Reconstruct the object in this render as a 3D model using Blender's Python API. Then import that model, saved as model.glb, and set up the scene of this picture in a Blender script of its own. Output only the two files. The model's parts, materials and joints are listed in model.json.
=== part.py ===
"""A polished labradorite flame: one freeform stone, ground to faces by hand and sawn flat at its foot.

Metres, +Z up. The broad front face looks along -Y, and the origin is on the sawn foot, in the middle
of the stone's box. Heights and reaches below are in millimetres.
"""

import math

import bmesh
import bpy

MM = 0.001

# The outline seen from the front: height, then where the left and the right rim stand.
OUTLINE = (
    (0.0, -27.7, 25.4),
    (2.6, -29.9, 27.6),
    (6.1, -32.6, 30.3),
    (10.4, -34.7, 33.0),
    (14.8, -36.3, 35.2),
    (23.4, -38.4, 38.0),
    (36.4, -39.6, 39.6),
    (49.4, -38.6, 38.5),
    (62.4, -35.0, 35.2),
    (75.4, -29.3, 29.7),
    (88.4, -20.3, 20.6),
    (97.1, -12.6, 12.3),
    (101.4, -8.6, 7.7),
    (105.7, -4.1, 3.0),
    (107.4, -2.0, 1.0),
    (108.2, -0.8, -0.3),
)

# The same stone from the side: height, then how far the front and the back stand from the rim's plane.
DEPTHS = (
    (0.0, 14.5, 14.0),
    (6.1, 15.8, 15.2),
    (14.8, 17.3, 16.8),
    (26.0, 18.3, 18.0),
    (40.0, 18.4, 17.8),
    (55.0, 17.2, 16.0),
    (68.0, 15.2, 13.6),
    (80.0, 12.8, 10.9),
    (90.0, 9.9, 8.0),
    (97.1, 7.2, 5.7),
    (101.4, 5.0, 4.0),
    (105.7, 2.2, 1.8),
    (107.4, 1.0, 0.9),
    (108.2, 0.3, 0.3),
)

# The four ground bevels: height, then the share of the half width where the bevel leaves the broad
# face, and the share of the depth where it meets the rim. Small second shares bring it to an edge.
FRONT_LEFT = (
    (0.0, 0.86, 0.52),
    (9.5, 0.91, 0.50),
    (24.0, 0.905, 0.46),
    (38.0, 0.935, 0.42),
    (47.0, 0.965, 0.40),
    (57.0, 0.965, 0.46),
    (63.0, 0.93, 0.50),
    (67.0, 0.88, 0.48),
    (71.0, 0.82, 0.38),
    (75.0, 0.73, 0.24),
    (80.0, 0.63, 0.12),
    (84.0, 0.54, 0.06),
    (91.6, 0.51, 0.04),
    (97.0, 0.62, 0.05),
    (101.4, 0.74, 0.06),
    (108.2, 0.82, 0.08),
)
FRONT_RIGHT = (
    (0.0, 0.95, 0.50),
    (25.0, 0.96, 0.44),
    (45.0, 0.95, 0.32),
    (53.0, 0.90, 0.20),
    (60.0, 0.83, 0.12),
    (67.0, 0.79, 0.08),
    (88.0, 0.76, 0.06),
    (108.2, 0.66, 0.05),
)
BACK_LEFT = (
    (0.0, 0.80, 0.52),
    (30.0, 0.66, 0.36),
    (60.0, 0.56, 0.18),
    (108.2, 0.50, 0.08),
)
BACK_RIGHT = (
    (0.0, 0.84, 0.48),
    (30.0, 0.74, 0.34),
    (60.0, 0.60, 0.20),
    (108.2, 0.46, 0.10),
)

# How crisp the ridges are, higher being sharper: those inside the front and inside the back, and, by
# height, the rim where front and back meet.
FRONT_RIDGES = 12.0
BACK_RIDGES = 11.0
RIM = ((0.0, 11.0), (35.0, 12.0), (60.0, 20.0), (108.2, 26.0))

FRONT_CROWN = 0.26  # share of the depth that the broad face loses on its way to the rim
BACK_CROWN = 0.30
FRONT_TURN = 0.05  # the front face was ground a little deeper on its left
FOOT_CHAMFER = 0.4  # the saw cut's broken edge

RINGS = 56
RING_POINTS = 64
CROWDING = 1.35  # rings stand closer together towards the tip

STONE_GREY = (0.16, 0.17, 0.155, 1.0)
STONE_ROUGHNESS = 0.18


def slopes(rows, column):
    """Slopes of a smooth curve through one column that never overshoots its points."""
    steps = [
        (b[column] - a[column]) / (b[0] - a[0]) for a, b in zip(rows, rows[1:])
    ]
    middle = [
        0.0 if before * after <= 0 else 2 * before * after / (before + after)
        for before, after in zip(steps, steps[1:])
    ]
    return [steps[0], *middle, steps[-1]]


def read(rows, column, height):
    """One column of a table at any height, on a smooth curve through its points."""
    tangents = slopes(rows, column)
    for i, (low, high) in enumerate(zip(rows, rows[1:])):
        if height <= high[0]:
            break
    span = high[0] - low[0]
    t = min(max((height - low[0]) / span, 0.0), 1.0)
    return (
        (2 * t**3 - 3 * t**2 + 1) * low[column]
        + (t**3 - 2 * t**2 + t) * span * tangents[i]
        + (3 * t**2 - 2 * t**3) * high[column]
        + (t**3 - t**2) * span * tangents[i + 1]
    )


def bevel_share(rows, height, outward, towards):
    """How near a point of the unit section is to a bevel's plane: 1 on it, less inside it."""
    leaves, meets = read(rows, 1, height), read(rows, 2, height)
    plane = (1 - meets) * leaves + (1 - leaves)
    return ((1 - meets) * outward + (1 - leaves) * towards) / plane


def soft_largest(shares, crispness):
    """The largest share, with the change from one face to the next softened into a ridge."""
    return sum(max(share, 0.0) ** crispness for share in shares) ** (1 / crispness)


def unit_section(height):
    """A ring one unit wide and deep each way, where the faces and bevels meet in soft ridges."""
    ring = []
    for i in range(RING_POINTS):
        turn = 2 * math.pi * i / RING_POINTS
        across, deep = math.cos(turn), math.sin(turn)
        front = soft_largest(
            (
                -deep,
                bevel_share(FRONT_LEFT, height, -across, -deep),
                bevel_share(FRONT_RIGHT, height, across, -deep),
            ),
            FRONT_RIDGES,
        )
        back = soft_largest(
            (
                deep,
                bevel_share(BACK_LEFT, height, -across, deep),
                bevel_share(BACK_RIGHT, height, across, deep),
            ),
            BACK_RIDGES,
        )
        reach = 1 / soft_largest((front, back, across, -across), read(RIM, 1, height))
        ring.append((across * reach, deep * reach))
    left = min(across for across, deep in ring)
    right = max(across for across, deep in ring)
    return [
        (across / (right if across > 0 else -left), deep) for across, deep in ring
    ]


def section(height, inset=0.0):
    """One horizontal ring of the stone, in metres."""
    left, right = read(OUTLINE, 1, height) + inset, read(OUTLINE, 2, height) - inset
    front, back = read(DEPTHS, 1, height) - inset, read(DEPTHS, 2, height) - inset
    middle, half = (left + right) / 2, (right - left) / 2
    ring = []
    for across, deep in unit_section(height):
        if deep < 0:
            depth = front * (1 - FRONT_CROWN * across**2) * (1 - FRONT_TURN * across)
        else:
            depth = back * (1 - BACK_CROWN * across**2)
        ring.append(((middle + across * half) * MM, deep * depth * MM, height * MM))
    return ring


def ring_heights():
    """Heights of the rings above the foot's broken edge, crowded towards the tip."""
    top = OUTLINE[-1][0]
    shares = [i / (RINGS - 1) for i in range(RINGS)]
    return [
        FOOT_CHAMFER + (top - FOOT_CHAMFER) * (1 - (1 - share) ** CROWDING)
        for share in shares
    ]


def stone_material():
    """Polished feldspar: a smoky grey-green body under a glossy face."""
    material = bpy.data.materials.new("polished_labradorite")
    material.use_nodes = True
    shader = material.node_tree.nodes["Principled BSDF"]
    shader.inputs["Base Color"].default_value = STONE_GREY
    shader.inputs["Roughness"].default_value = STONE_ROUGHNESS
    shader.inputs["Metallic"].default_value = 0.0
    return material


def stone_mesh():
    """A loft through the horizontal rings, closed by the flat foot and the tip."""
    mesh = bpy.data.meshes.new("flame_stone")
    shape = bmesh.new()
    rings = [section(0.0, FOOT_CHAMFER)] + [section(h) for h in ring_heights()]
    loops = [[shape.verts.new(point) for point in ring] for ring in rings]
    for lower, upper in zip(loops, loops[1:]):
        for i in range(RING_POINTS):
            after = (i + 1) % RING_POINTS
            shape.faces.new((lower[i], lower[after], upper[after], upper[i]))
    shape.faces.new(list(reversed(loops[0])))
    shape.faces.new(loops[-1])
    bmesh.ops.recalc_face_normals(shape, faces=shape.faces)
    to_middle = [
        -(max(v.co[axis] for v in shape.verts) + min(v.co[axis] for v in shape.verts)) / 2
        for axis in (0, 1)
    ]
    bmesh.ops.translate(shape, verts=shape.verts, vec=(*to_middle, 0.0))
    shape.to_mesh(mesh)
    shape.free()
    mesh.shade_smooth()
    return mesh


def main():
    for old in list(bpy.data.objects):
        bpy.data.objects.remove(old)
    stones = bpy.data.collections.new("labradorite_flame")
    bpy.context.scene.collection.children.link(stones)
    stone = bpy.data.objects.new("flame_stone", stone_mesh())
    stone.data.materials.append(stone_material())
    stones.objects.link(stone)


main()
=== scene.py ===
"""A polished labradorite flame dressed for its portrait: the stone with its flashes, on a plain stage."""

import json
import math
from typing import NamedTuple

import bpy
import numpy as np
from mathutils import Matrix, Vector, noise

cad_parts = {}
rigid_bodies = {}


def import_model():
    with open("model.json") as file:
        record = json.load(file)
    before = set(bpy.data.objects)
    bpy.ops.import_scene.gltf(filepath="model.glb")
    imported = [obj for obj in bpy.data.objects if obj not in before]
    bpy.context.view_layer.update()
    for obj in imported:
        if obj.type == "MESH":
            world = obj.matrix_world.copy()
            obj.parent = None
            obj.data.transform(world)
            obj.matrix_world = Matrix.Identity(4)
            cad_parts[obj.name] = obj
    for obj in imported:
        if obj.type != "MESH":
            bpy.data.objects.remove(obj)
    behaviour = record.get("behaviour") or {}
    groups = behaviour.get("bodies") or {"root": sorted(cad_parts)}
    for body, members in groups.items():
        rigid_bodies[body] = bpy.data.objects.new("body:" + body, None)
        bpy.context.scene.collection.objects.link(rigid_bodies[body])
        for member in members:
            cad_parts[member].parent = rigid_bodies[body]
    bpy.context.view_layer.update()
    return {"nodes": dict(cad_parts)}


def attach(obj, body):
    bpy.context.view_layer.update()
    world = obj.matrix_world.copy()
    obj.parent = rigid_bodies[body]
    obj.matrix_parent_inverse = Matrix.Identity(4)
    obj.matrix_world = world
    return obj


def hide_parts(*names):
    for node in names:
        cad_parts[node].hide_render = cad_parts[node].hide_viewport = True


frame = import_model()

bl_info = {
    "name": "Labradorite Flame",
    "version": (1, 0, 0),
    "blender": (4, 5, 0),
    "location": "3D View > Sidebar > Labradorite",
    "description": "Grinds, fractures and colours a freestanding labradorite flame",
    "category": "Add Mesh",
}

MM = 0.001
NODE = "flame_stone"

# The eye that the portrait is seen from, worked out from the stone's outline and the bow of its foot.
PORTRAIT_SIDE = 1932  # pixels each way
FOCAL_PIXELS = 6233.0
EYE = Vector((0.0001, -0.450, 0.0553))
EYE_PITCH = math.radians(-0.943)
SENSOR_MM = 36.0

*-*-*

## [EXERCISE]
Taking the material above, extract exactly and only the lines from the line with "mesh.shade_smooth()" to the line with "frame = import_model()", inclusive of both.

## [COMPLETE ANSWER]
    mesh.shade_smooth()
    return mesh


def main():
    for old in list(bpy.data.objects):
        bpy.data.objects.remove(old)
    stones = bpy.data.collections.new("labradorite_flame")
    bpy.context.scene.collection.children.link(stones)
    stone = bpy.data.objects.new("flame_stone", stone_mesh())
    stone.data.materials.append(stone_material())
    stones.objects.link(stone)


main()
=== scene.py ===
"""A polished labradorite flame dressed for its portrait: the stone with its flashes, on a plain stage."""

import json
import math
from typing import NamedTuple

import bpy
import numpy as np
from mathutils import Matrix, Vector, noise

cad_parts = {}
rigid_bodies = {}


def import_model():
    with open("model.json") as file:
        record = json.load(file)
    before = set(bpy.data.objects)
    bpy.ops.import_scene.gltf(filepath="model.glb")
    imported = [obj for obj in bpy.data.objects if obj not in before]
    bpy.context.view_layer.update()
    for obj in imported:
        if obj.type == "MESH":
            world = obj.matrix_world.copy()
            obj.parent = None
            obj.data.transform(world)
            obj.matrix_world = Matrix.Identity(4)
            cad_parts[obj.name] = obj
    for obj in imported:
        if obj.type != "MESH":
            bpy.data.objects.remove(obj)
    behaviour = record.get("behaviour") or {}
    groups = behaviour.get("bodies") or {"root": sorted(cad_parts)}
    for body, members in groups.items():
        rigid_bodies[body] = bpy.data.objects.new("body:" + body, None)
        bpy.context.scene.collection.objects.link(rigid_bodies[body])
        for member in members:
            cad_parts[member].parent = rigid_bodies[body]
    bpy.context.view_layer.update()
    return {"nodes": dict(cad_parts)}


def attach(obj, body):
    bpy.context.view_layer.update()
    world = obj.matrix_world.copy()
    obj.parent = rigid_bodies[body]
    obj.matrix_parent_inverse = Matrix.Identity(4)
    obj.matrix_world = world
    return obj


def hide_parts(*names):
    for node in names:
        cad_parts[node].hide_render = cad_parts[node].hide_viewport = True


frame = import_model()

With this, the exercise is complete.